TASK DIRECTIONS: Repeat the material below exactly, line for line.

DATASET CONTENT:
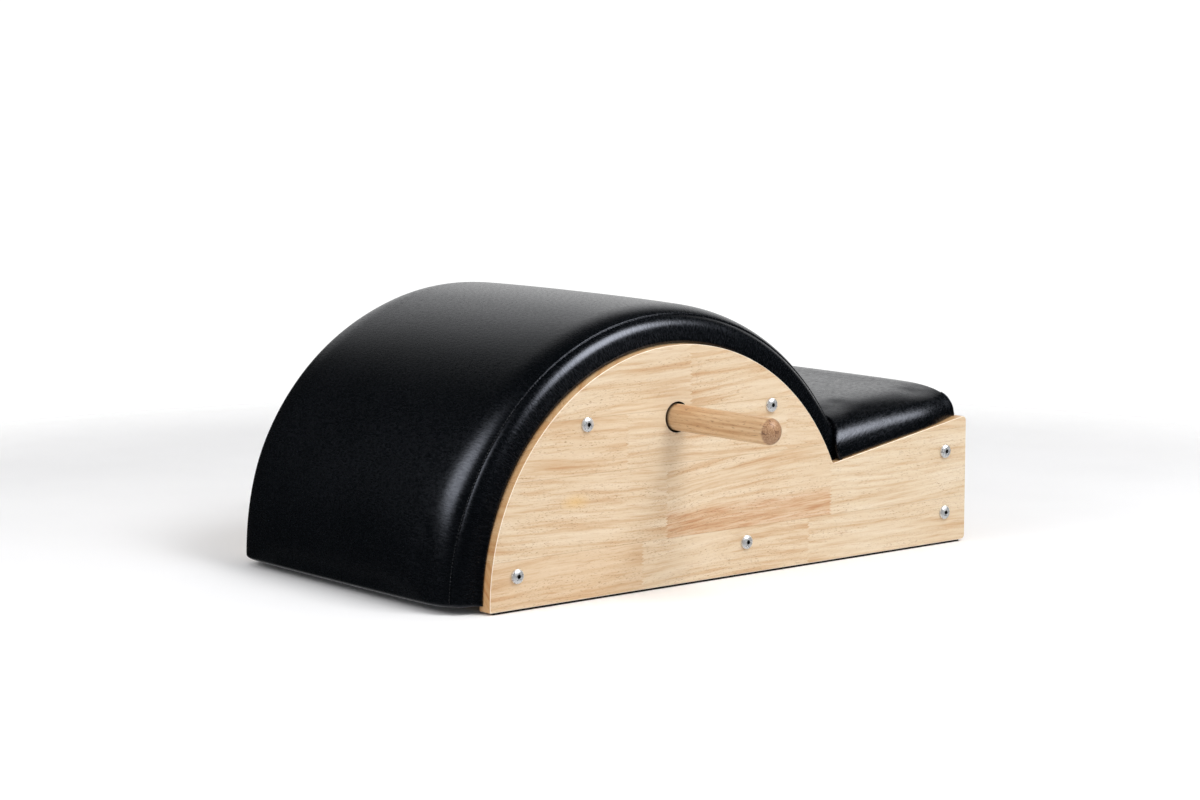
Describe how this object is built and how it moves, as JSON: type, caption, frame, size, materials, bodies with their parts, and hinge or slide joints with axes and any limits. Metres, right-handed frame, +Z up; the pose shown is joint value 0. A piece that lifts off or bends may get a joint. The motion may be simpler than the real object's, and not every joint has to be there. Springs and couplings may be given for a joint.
{
  "type": "pilates spine corrector",
  "caption": "Upholstered half barrel with a low sloping seat behind it, between two solid wood side panels, with a push-in dowel handle on each side.",
  "frame": {"origin": "centre of the footprint on the floor, under the middle of the bounding box", "axes": "+X from the barrel to the seat end, +Z up, -Y the near side panel in the picture"},
  "size_m": [0.8483, 0.854, 0.3483],
  "materials": {
    "rubberwood": "finger-jointed rubberwood, clear satin lacquer",
    "dowel_wood": "turned rubberwood dowel, satin lacquer",
    "plywood": "sanded birch plywood, bare",
    "pine": "planed pine, bare",
    "vinyl": "black upholstery vinyl, satin with fine grain",
    "foam": "firm upholstery foam",
    "bolt_chrome": "polished chrome plate",
    "insert_metal": "yellow zinc plate",
    "foot_rubber": "matt anti-slip rubber strip"
  },
  "bodies": {
    "body": {"side_panel_near": "rubberwood", "side_panel_far": "rubberwood", "foot_strip_near": "foot_rubber", "foot_strip_far": "foot_rubber", "rib_near": "plywood", "rib_far": "plywood", "handle_socket_near": "pine", "handle_socket_far": "pine", "rail_front_low": "pine", "rail_arch_front": "pine", "rail_arch_rear": "pine", "rail_middle_low": "pine", "end_board": "pine", "arch_deck": "plywood", "arch_foam": "foam", "arch_cover": "vinyl", "seat_deck": "plywood", "seat_foam": "foam", "seat_cover": "vinyl", "bolt_front_low_near": "bolt_chrome", "bolt_arch_front_near": "bolt_chrome", "bolt_arch_rear_near": "bolt_chrome", "bolt_middle_low_near": "bolt_chrome", "bolt_end_low_near": "bolt_chrome", "bolt_end_high_near": "bolt_chrome", "bolt_front_low_far": "bolt_chrome", "bolt_arch_front_far": "bolt_chrome", "bolt_arch_rear_far": "bolt_chrome", "bolt_middle_low_far": "bolt_chrome", "bolt_end_low_far": "bolt_chrome", "bolt_end_high_far": "bolt_chrome", "insert_front_low_near": "insert_metal", "insert_arch_front_near": "insert_metal", "insert_arch_rear_near": "insert_metal", "insert_middle_low_near": "insert_metal", "insert_end_low_near": "insert_metal", "insert_end_high_near": "insert_metal", "insert_front_low_far": "insert_metal", "insert_arch_front_far": "insert_metal", "insert_arch_rear_far": "insert_metal", "insert_middle_low_far": "insert_metal", "insert_end_low_far": "insert_metal", "insert_end_high_far": "insert_metal"},
    "handle_near": {"handle_near": "dowel_wood"},
    "handle_far": {"handle_far": "dowel_wood"}
  },
  "joints": [
    {"name": "handle_near_pull", "type": "slide", "parent": "body", "child": "handle_near", "axis": [0, -1, 0], "range_m": [0, 0.09]},
    {"name": "handle_far_pull", "type": "slide", "parent": "body", "child": "handle_far", "axis": [0, 1, 0], "range_m": [0, 0.09]}
  ]
}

TASK ANSWER:
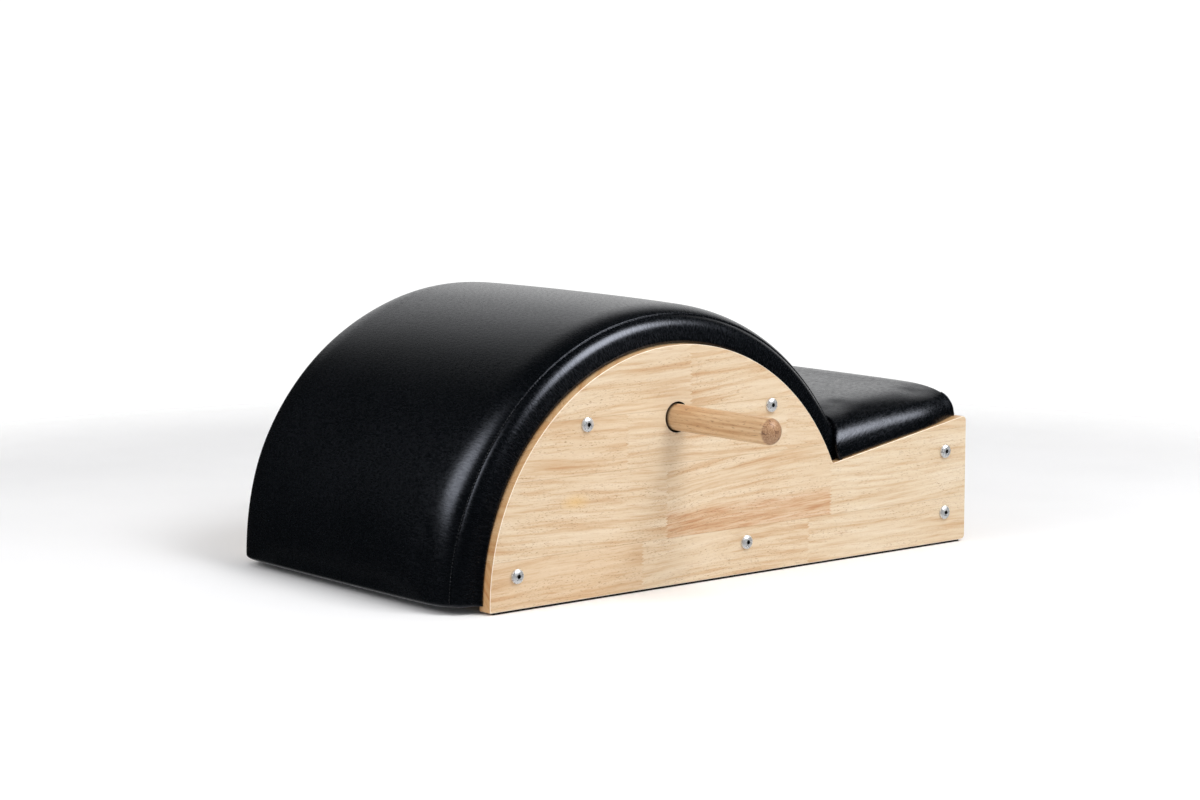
Describe how this object is built and how it moves, as JSON: type, caption, frame, size, materials, bodies with their parts, and hinge or slide joints with axes and any limits. Metres, right-handed frame, +Z up; the pose shown is joint value 0. A piece that lifts off or bends may get a joint. The motion may be simpler than the real object's, and not every joint has to be there. Springs and couplings may be given for a joint.
{
  "type": "pilates spine corrector",
  "caption": "Upholstered half barrel with a low sloping seat behind it, between two solid wood side panels, with a push-in dowel handle on each side.",
  "frame": {"origin": "centre of the footprint on the floor, under the middle of the bounding box", "axes": "+X from the barrel to the seat end, +Z up, -Y the near side panel in the picture"},
  "size_m": [0.8483, 0.854, 0.3483],
  "materials": {
    "rubberwood": "finger-jointed rubberwood, clear satin lacquer",
    "dowel_wood": "turned rubberwood dowel, satin lacquer",
    "plywood": "sanded birch plywood, bare",
    "pine": "planed pine, bare",
    "vinyl": "black upholstery vinyl, satin with fine grain",
    "foam": "firm upholstery foam",
    "bolt_chrome": "polished chrome plate",
    "insert_metal": "yellow zinc plate",
    "foot_rubber": "matt anti-slip rubber strip"
  },
  "bodies": {
    "body": {"side_panel_near": "rubberwood", "side_panel_far": "rubberwood", "foot_strip_near": "foot_rubber", "foot_strip_far": "foot_rubber", "rib_near": "plywood", "rib_far": "plywood", "handle_socket_near": "pine", "handle_socket_far": "pine", "rail_front_low": "pine", "rail_arch_front": "pine", "rail_arch_rear": "pine", "rail_middle_low": "pine", "end_board": "pine", "arch_deck": "plywood", "arch_foam": "foam", "arch_cover": "vinyl", "seat_deck": "plywood", "seat_foam": "foam", "seat_cover": "vinyl", "bolt_front_low_near": "bolt_chrome", "bolt_arch_front_near": "bolt_chrome", "bolt_arch_rear_near": "bolt_chrome", "bolt_middle_low_near": "bolt_chrome", "bolt_end_low_near": "bolt_chrome", "bolt_end_high_near": "bolt_chrome", "bolt_front_low_far": "bolt_chrome", "bolt_arch_front_far": "bolt_chrome", "bolt_arch_rear_far": "bolt_chrome", "bolt_middle_low_far": "bolt_chrome", "bolt_end_low_far": "bolt_chrome", "bolt_end_high_far": "bolt_chrome", "insert_front_low_near": "insert_metal", "insert_arch_front_near": "insert_metal", "insert_arch_rear_near": "insert_metal", "insert_middle_low_near": "insert_metal", "insert_end_low_near": "insert_metal", "insert_end_high_near": "insert_metal", "insert_front_low_far": "insert_metal", "insert_arch_front_far": "insert_metal", "insert_arch_rear_far": "insert_metal", "insert_middle_low_far": "insert_metal", "insert_end_low_far": "insert_metal", "insert_end_high_far": "insert_metal"},
    "handle_near": {"handle_near": "dowel_wood"},
    "handle_far": {"handle_far": "dowel_wood"}
  },
  "joints": [
    {"name": "handle_near_pull", "type": "slide", "parent": "body", "child": "handle_near", "axis": [0, -1, 0], "range_m": [0, 0.09]},
    {"name": "handle_far_pull", "type": "slide", "parent": "body", "child": "handle_far", "axis": [0, 1, 0], "range_m": [0, 0.09]}
  ]
}